The PV of credentials like this depend on your base earnings and whether you will be able to use the credential in your job.

its also kind of binary. meaning you got it or you dont, for every person who plans to do it, there is a high change they wont receive it!and the time you put in is sunk cost with no tangible benefits!

It’s I think impossible to quantify this, particularly on any sort of meaningfully averaged basis. It’s not like an MD which has a binary doctor or not a doctor outcome and it definitely depends on a lot of other factors that will determine how much you can leverage it. For many back office types the direct career impact will be negligible. However, they may see intangible benefits through their career as a result of being more aware of the broader industry and being generally financially literate. For a top two MBA type it may be largely irrelevant particularly depending on which part of industry you wind up in, although a lot of sell side roles like to see it as a prerequisite. Anyhow, for me it was useful because after an abysmal undergrad experience it got the ball rolling for me personally in terms of getting me back on track taking control of my own learning, gaining better overall industry understanding and ultimately probably helped drive my income up by multiples because of the butterfly effects that came with it.
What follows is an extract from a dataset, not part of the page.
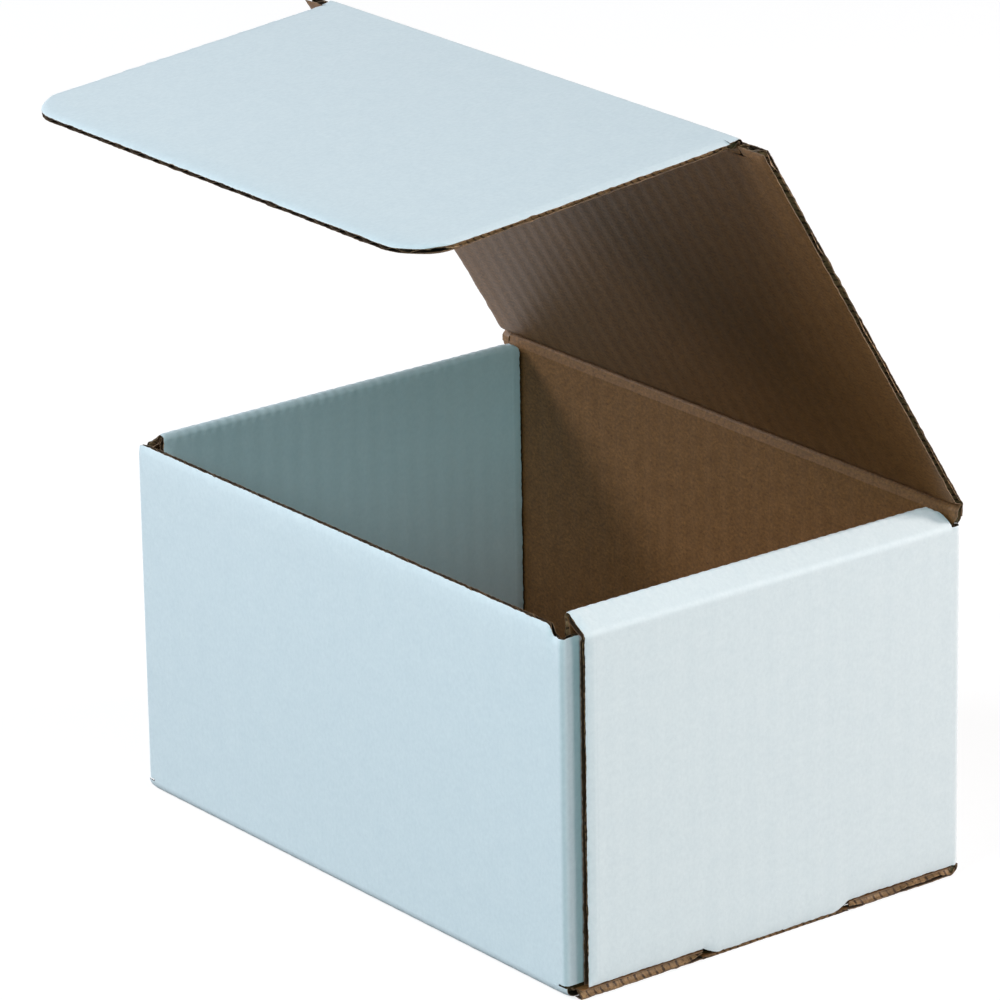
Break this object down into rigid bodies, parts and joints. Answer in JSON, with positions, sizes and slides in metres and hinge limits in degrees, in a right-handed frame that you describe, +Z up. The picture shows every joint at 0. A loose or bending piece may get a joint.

All things being equal, I would rather be Chad than Timothy any day of the week. Case closed.

Awesome right? I’ve been making great use of the local public library, firing through a book a week myself. Barely even watch TV anymore these days. It’s great.

this is impossible to calculate at least for majority of us. Way too many variables. I started off in hedge fund in nyc after my undergrad in 09. Since then my all-in comp more than quintupled. Can this be from CFA alone? No way. Combination of others? Yes. The combinations are record setting bull market since my graduation, few rocket ship stocks I chose, growth of fund AUM, my experience, my network, my relationship with CIO, jumping to a different fund with good connections with deep pocketed pensions and endowments, decision to get EMBA, and luck. How much to allocate to CFA? No idea.

I studied off of CFAI books for levels 1 and 2 and really enjoyed them. The books are much voluminous than Kaplan’s but they contained hundreds of real life examples and stories whereas Kaplan merely went over the concepts. I went with Kaplan for Level 3 because I didn’t care about financial advising and client wealth mgmt - just wanted to get it done with. All in all it was a great experience. Plus, I learned tons of stuff and that to me is positive PV.

Timmah has been plowing chad’s girl on the side while Chad’s at the lib studying.

Chad finds out and uses his sadness to propel his career into 7 figure land. gets the coveted three letter credentials, buys a flat in the city and has a new escort every night

Timmah’s history degree doesn’t get him far, plus he realizes he is far too intelligent for finance and much prefers history. Quits his jr analyst role to become a high school educator.

Chad, now early 40s and all the money in the world, feels empty and realizes no dollar or, high end russian, can fill his perennial void. Through the support of liquid encouragement, jumps from the roof deck and leaves all his money to charity.

Timmah’s sexual urge has never simmered and finds himself in a love triangle between his wife and his underaged “favorite” student, Liz. A lawsuit is filed and Timmah is arrested for intercourse with an underage. During Timmah’s 2-year prison sentence he is labeled “short-eyes” and constantly beaten. Through the support of toilet brewed liquid encouragement, Timmah hangs himself leaving behind no money and a love triangle child to an underage, unsuited, teenager.

By all means PV this back to FV. Btw, your CFA certificate is delivered to everyone in a Urus.

Yea sure - I’m the one who’s overcomplicating things.

I would choose the Russian escorts. I would find meaning deep inside


so would he

I’m not sure what the mean is, but the standard deviation’s probably huge.